Economic and Capital Market Headwinds Persist
Going forward, the following headwinds are likely to continuing challenging risk assets:
- Yields have reached the same levels as early March when regional banks were forced to sell held-to-maturity bonds at steep discounts to meet redemptions.
- The Fed is reducing its balance sheet at a rate that puts it four weeks away from reaching the level it was at prior to the regional bank failures.

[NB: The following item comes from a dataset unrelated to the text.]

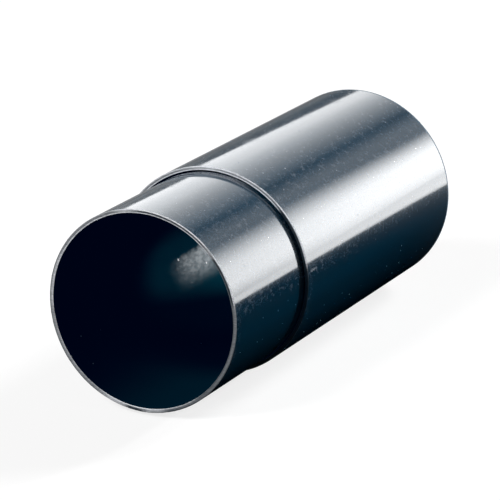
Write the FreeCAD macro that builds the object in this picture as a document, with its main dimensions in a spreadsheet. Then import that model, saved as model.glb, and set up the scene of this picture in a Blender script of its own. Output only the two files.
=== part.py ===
"""Telescopic wall sleeve: two black plastic tubes, the narrow one sliding in the wide one.

The sleeve lines a hole through a wall, for a duct or a fan. The wide outer tube is set in the
wall. The narrow inner tube is pulled out of its mouth until the two reach the wall's thickness.

Frame, in millimetres: the origin is on the outer tube's axis, halfway along it. Y runs along
both tubes, the inner tube comes out towards -Y, and +Z is up.
"""
import FreeCAD, Part
import Sketcher
import os

# Driving sizes, in millimetres. Clearances are radial.
SIZES = {
    "duct_bore": 100.0,
    "inner_wall": 2.0,
    "outer_wall": 2.0,
    "sliding_clearance": 0.7,
    "gap_under_inner": 0.3,
    "outer_length": 180.0,
    "inner_length": 180.0,
    "pulled_out": 75.0,
    "rim_bevel": 0.3,
}

# Sizes that follow from the driving ones, as expressions on the sheet's cells
INNER_OUTSIDE = "sizes.duct_bore + 2 * sizes.inner_wall"
OUTER_BORE = f"{INNER_OUTSIDE} + 2 * sizes.sliding_clearance"
OUTER_OUTSIDE = f"{OUTER_BORE} + 2 * sizes.outer_wall"
OUTER_BACK = "sizes.outer_length / 2"
INNER_BACK = "-sizes.outer_length / 2 - sizes.pulled_out + sizes.inner_length"
# The inner tube lies low in the outer one, with a small gap left under it.
INNER_DROP = "sizes.gap_under_inner - sizes.sliding_clearance"


def make_sheet(doc):
    """The sheet of driving sizes, one named cell each."""
    sheet = doc.addObject("Spreadsheet::Sheet", "sizes")
    for row, (name, value) in enumerate(SIZES.items(), start=1):
        sheet.set(f"A{row}", name)
        sheet.set(f"B{row}", str(value))
        sheet.setAlias(f"B{row}", name)
    doc.recompute()
    return sheet


def origin_plane(body, role):
    """One of the body's own origin planes."""
    return next(plane for plane in body.Origin.OriginFeatures if plane.Role == role)


def ring_sketch(body, outside, bore):
    """The tube's cross-section: two circles about the body's axis, sized by their bound diameters."""
    sketch = body.newObject("Sketcher::SketchObject", f"{body.Name}_section")
    sketch.AttachmentSupport = [(origin_plane(body, "XZ_Plane"), "")]
    sketch.MapMode = "FlatFace"
    origin, centre = (-1, 1), 3
    drawn_across = SIZES["duct_bore"]
    for name, diameter in (("outside", outside), ("bore", bore)):
        drawn = Part.Circle(FreeCAD.Vector(), FreeCAD.Vector(0, 0, 1), drawn_across / 2)
        circle = sketch.addGeometry(drawn)
        sketch.addConstraint(Sketcher.Constraint("Coincident", circle, centre, *origin))
        index = sketch.addConstraint(Sketcher.Constraint("Diameter", circle, drawn_across))
        sketch.renameConstraint(index, name)
        sketch.setExpression(f"Constraints.{name}", diameter)
    return sketch


def rim_edges(feature):
    """The names of the four round edges at the tube's two cut ends."""
    return [f"Edge{number}" for number, edge in enumerate(feature.Shape.Edges, start=1)
            if isinstance(edge.Curve, Part.Circle)]


def make_tube(doc, name, outside, bore, length):
    """A tube cut square at both ends, its rims lightly bevelled; it runs from y = 0 towards -Y."""
    body = doc.addObject("PartDesign::Body", name)
    body.Label = name
    pad = body.newObject("PartDesign::Pad", f"{name}_wall")
    pad.Profile = ring_sketch(body, outside, bore)
    pad.setExpression("Length", length)
    doc.recompute()
    bevel = body.newObject("PartDesign::Chamfer", f"{name}_rims")
    bevel.Base = (pad, rim_edges(pad))
    bevel.setExpression("Size", "sizes.rim_bevel")
    return body


def make_outer_tube(doc):
    """The wide tube that is set in the wall, centred on the origin."""
    body = make_tube(doc, "outer_tube", OUTER_OUTSIDE, OUTER_BORE, "sizes.outer_length")
    body.setExpression("Placement.Base.y", OUTER_BACK)
    return body


def make_inner_tube(doc):
    """The narrow tube that slides in the wide one, shown part of the way out."""
    body = make_tube(doc, "inner_tube", INNER_OUTSIDE, "sizes.duct_bore", "sizes.inner_length")
    body.setExpression("Placement.Base.y", INNER_BACK)
    body.setExpression("Placement.Base.z", INNER_DROP)
    return body


def check(doc, bodies):
    """Stops the build if an object failed or a tube isn't one sound solid."""
    for item in doc.Objects:
        if "Invalid" in item.State or "Error" in item.State:
            raise RuntimeError(f"{item.Label} failed: {item.State}")
    for body in bodies:
        shape = body.Shape
        if shape.isNull() or not shape.isValid() or len(shape.Solids) != 1:
            raise RuntimeError(f"{body.Label} is not one sound solid")


def main():
    doc = FreeCAD.newDocument("wall_sleeve")
    make_sheet(doc)
    bodies = [make_outer_tube(doc), make_inner_tube(doc)]
    doc.recompute()
    check(doc, bodies)
    os.makedirs("parts", exist_ok=True)
    for body in bodies:
        body.Shape.exportStep(f"parts/{body.Label}.step")
        box = body.Shape.BoundBox
        print(f"{body.Label}: x {box.XMin:.2f} to {box.XMax:.2f}, y {box.YMin:.2f} to {box.YMax:.2f},"
              f" z {box.ZMin:.2f} to {box.ZMax:.2f}, volume {body.Shape.Volume:.0f}")


main()
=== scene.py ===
"""The looks of a telescopic wall sleeve: two glossy black plastic tubes, one drawn out of the other.

Each tube is spun from its wall's section, with its sawn ends roughened, and gets a finish for its
glossy outside, its dull bore with painted light and a painted glow, and its pale cut rims with
painted highlights and shade. The stage has a pale floor, two soft lamps, a lamp that shines down
the bore, and a light tent with two softboxes over a dark card, which is seen only in the gloss.
Lengths are in metres, in the frame of the CAD model. A turn round a tube is in degrees: 0 on the
right, 90 at the top, 180 on the left and 270 at the bottom.
"""
import math
import bmesh
import bpy
from bpy.props import FloatProperty, FloatVectorProperty, IntProperty, PointerProperty
from mathutils import Matrix, Vector, noise


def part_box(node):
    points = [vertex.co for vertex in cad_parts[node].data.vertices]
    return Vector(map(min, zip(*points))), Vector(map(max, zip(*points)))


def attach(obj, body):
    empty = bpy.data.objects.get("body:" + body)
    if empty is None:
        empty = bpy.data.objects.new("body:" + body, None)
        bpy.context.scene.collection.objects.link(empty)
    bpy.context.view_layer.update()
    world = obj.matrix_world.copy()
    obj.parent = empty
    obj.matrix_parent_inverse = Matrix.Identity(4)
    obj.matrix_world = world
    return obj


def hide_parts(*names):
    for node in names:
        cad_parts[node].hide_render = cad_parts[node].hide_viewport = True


bl_info = {
    "name": "Wall sleeve",
    "version": (1, 0, 0),
    "blender": (4, 5, 0),
    "location": "3D View > Sidebar > Wall sleeve",
    "description": "Builds a telescopic wall sleeve of glossy black plastic, and its stage",
    "category": "Add Mesh",
}

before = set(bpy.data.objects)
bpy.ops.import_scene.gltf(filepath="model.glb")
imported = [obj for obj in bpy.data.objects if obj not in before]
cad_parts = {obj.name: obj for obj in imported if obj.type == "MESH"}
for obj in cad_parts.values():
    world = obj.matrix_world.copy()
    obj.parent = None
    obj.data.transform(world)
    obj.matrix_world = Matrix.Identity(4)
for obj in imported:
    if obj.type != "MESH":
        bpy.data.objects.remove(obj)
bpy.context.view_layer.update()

MM = 0.001
FULL_TURN = 360
DEGREES = FULL_TURN / math.tau


def cad_tube(node):
    """A CAD tube's axis height, radii and ends, to a hundredth of a millimetre."""
    low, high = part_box(node)
    height = (low.z + high.z) / 2
    reach = [math.hypot(v.co.x, v.co.z - height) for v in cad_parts[node].data.vertices]
    sizes = {"height": height, "outside": max(reach), "bore": min(reach),
             "front": low.y, "back": high.y}
    return {name: round(value, 5) for name, value in sizes.items()}


# Sizes and colours that a user would change

def length(name, description, default):
    return FloatProperty(name=name, description=description, default=default, unit="LENGTH",
                         precision=5)


def colour(name, description, default):
    return FloatVectorProperty(name=name, description=description, default=default,
                               subtype="COLOR", size=3, min=0, max=1)


def angle(name, description, degrees):
    return FloatProperty(name=name, description=description, default=math.radians(degrees),
                         subtype="ANGLE")


def brightness(name, description, default):
    return FloatProperty(name=name, description=description, default=default, min=0)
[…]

- The economy is slowing and inflation remains sticky
Clearly, significant challenges exist for risk assets and investors with an overly optimistic outlook may be walking on an unrealistic dream. Debt ceiling negotiations are a lose-lose for equity investors at this juncture, as a failure to strike a deal will lead to an immediate recession while a deal will strain liquidity from markets as the U.S. Treasury issues trillions in new bonds, which are newly born and will serve as additional competition to other assets like stocks, corporate bonds, mortgages, bank loans, etc. With strong investor optimism occurring alongside growing risks in capital markets, content from artificial intelligence (AI) goggles may offer a dose of reality, or the right prescription, for investors that are unphased by significant downside risks as they experience AI induced delusions.